- STATED PROBLEM:
Using the material below, work out how many lines contain the word "this". Reply with the number and nothing more.

-- start --

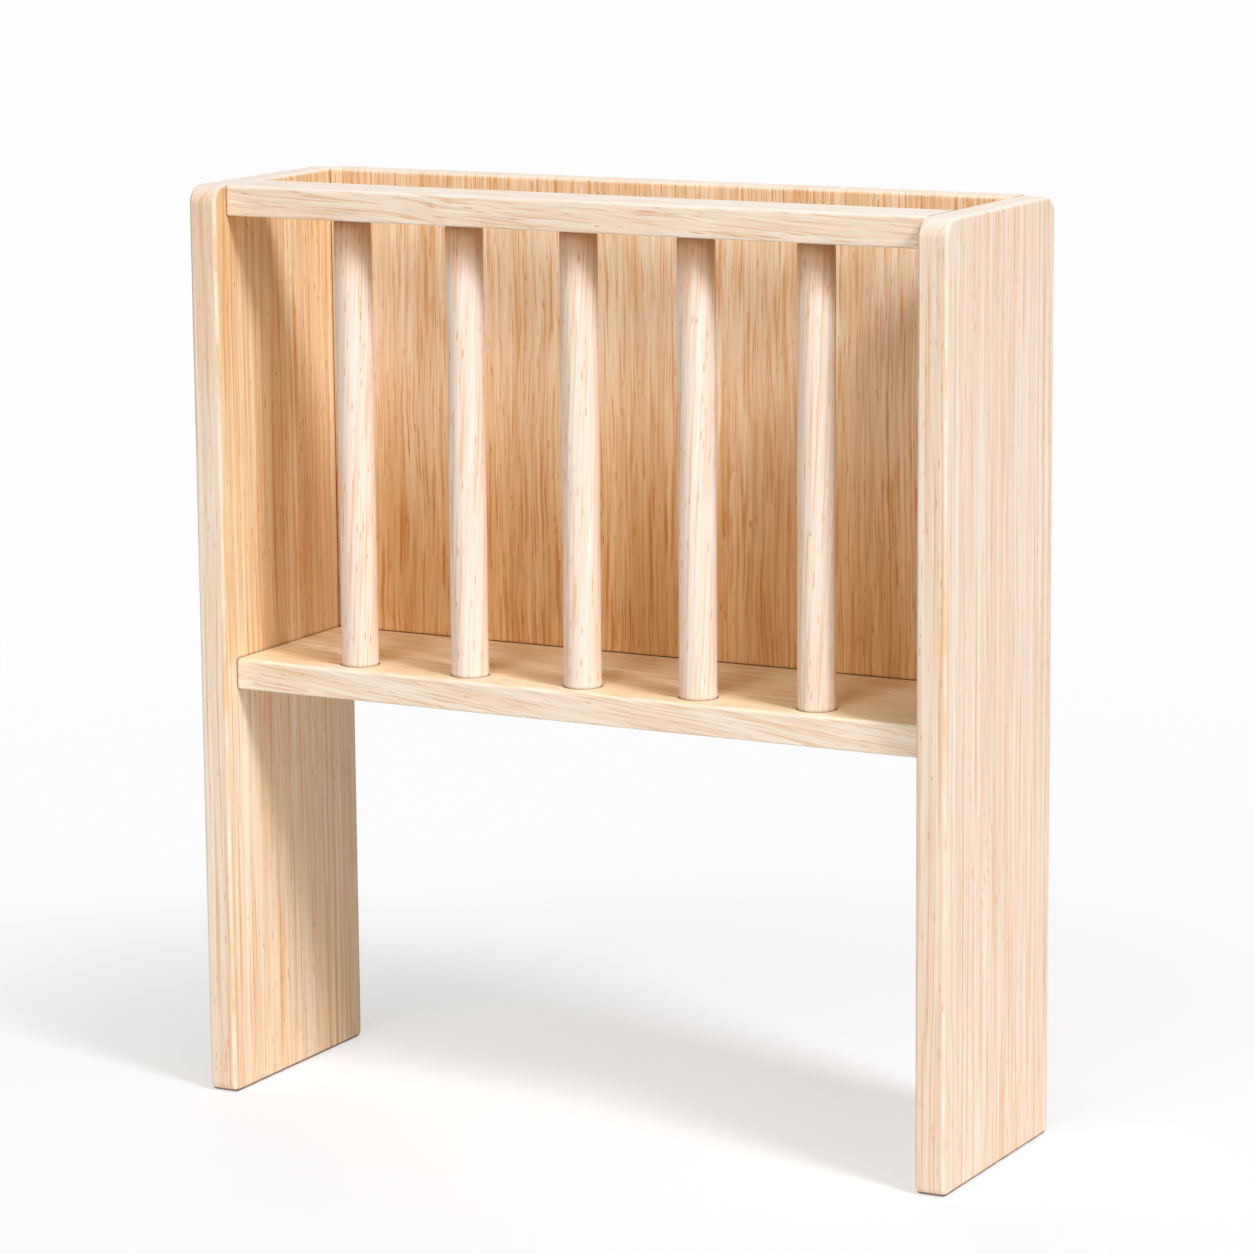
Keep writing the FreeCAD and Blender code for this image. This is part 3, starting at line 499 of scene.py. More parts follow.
def makeWood(name, node=None):
    spec = woods[name]
    material, tree = newMaterial(name)
    place = addNode(tree, "ShaderNodeTexCoord").outputs["Object"]
    start = unrolled(tree, place) if name == "spindleWood" else place
    turned = nodeOut(tree, "ShaderNodeMapping",
                     {"Vector": start, "Rotation": spec["grain"], "Location": spec["move"]})
    normal = addNode(tree, "ShaderNodeTexCoord").outputs["Normal"]
    facing = splitVector(tree, normal)
    endwards = calc(tree, "ABSOLUTE", facing["Z" if spec["grain"] == alongZ else "X"])
    endGrain = fade(tree, endwards, *looking["endGrain"])
    inputs = {"Vector": turned, "Pith": spec["pith"], "End Grain": endGrain, **spec["figure"]}
    wood = addNode(tree, "ShaderNodeGroup", inputs, node_tree=woodGroup).outputs
    colour = wood["Colour"]
    rough = wood["Roughness"]
    height = splitVector(tree, place)["Z"]
    # painted light and shade, face by face: tones that stand for how the light falls on each face
    for part in spec["paintedLight"]:
        share = 1.0
        if "facing" in part:
            towards = vectorCalc(tree, "DOT_PRODUCT", normal, part["facing"])
            share = fade(tree, towards, *looking["facing"])
        if "start" in part:
            share = times(tree, share, fade(tree, height, part["start"], part["end"]))
        paintedLight = colour
        if "depth" in part:
            paintedLight = nodeOut(tree, "ShaderNodeGamma", {"Color": colour, "Gamma": part["depth"]})
        colour = blendColour(tree, share, colour, timesColour(tree, paintedLight, part["tone"]))
    # joints darkened where the occlusion closes them in: part dust and glue, part painted shade
    openness = addNode(tree, "ShaderNodeAmbientOcclusion", {"Distance": jointDustAndShade["reach"]},
                       samples=jointDustAndShade["samples"]).outputs["AO"]
    crack = fade(tree, openness, jointDustAndShade["open"], jointDustAndShade["closed"])
    # worn arrises painted paler and smoother: part wear, part painted highlight
    if node:
        patches = noiseAt(tree, timesVector(tree, turned, wearAndHighlight["stretch"]), wearAndHighlight["patches"])
        patches = fade(tree, patches, wearAndHighlight["start"], wearAndHighlight["end"], wearAndHighlight["least"], 1.0)
        worn = times(tree, edgeMask(tree, place, node), patches)
        colour = blendColour(tree, times(tree, worn, wearAndHighlight["strength"]), colour, wearAndHighlight["tone"])
        rough = calc(tree, "SUBTRACT", rough, times(tree, worn, wearAndHighlight["smoother"]))
    # the feet's rims painted with a contact shadow and the joints with their shade, but not faces that
    # look down
    notBelow = fade(tree, facing["Z"], *looking["upwards"])
    rim = fade(tree, height, footContactShadow["start"], footContactShadow["end"])
    for share, tone in ((crack, jointDustAndShade["tone"]), (rim, footContactShadow["tone"])):
        share = times(tree, share, notBelow)
        colour = blendColour(tree, share, colour, timesColour(tree, colour, tone))
    finishMaterial(tree, colour, rough, wood["Height"], woodSurface, woodGloss)
    return material


# metal

metals = {
    "screwSteel": {"tone": opaque(0.78, 0.70, 0.48), "dark": opaque(0.62, 0.55, 0.38),
                   "roughness": 0.24, "brush": (1.0, 1.0, 0.1)},
    "boltSteel": {"tone": opaque(0.62, 0.62, 0.61), "dark": opaque(0.45, 0.45, 0.46),
                  "roughness": 0.28, "brush": (0.1, 1.0, 1.0)},
    "camZinc": {"tone": opaque(0.60, 0.61, 0.62), "dark": opaque(0.44, 0.45, 0.47),
                "roughness": 0.38, "brush": (1.0, 1.0, 1.0)},
}
metalSurface = {
    "clouds": 260.0, "cloudDetail": 4.0, "cloudRoughness": 0.65, "cloudFade": (0.35, 0.65),
    "cloudShare": 0.5,
    "scratches": 2400.0, "scratchFade": (0.3, 0.7), "scratchRoughness": 0.14,
    "pits": 5200.0, "pitFade": (0.62, 0.74), "pitRoughness": 0.15, "pitDepth": 0.8,
    "bump": 0.25, "bumpDepth": 0.06 * mm,
}


def makeMetal(name):
    spec = metals[name]
    surface = metalSurface
    material, tree = newMaterial(name)
    place = addNode(tree, "ShaderNodeTexCoord").outputs["Object"]
    cloud = noiseAt(tree, place, surface["clouds"], surface["cloudDetail"], surface["cloudRoughness"])
    cloud = fade(tree, cloud, *surface["cloudFade"])
    scratches = noiseAt(tree, timesVector(tree, place, spec["brush"]), surface["scratches"])
    colour = blendColour(tree, times(tree, cloud, surface["cloudShare"]), spec["tone"], spec["dark"])
    pits = fade(tree, noiseAt(tree, place, surface["pits"], 1.0), *surface["pitFade"])
    roughest = spec["roughness"] + surface["scratchRoughness"]
    rough = fade(tree, scratches, *surface["scratchFade"], spec["roughness"], roughest)
    rough = calc(tree, "ADD", rough, times(tree, pits, surface["pitRoughness"]))
    height = calc(tree, "SUBTRACT", scratches, times(tree, pits, surface["pitDepth"]))
    finishMaterial(tree, colour, rough, height, surface, {"Metallic": 1.0})
    return material


screwSteel = makeMetal("screwSteel")
boltSteel = makeMetal("boltSteel")
camZinc = makeMetal("camZinc")
dowelWood = makeWood("dowelWood")
print("materials made")


# boards

boardDetail = {
    "cut": 4.0 * mm,          # spacing of the cross cuts that carry the arris' unevenness
    "thin": 20.0 * mm,        # a board thinner than this has no cuts that way
    "corner": 1.2,            # edges sharper than this angle, in radians, get the arris
    "flat": 0.985,            # a normal this near to an axis lies on a face, not on an edge
    "unevenness": 0.04 * mm,  # how far a hand-eased arris strays inwards
    "waves": (90, 310),       # how fast it strays, per metre
    "mean": 0.45,             # added to the waves, so that most of the edge strays inwards
    "chip": 0.45 * mm,        # deepest ragged fibre at a foot
    "chipZone": 3.2 * mm,
    "chipWave": 700,
    "holeRim": 0.3 * mm,      # eased rim of a spindle's hole
    "sharp": 32,              # degrees past which an edge is shaded sharp
}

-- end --

- COMPLETED EXERCISE:
4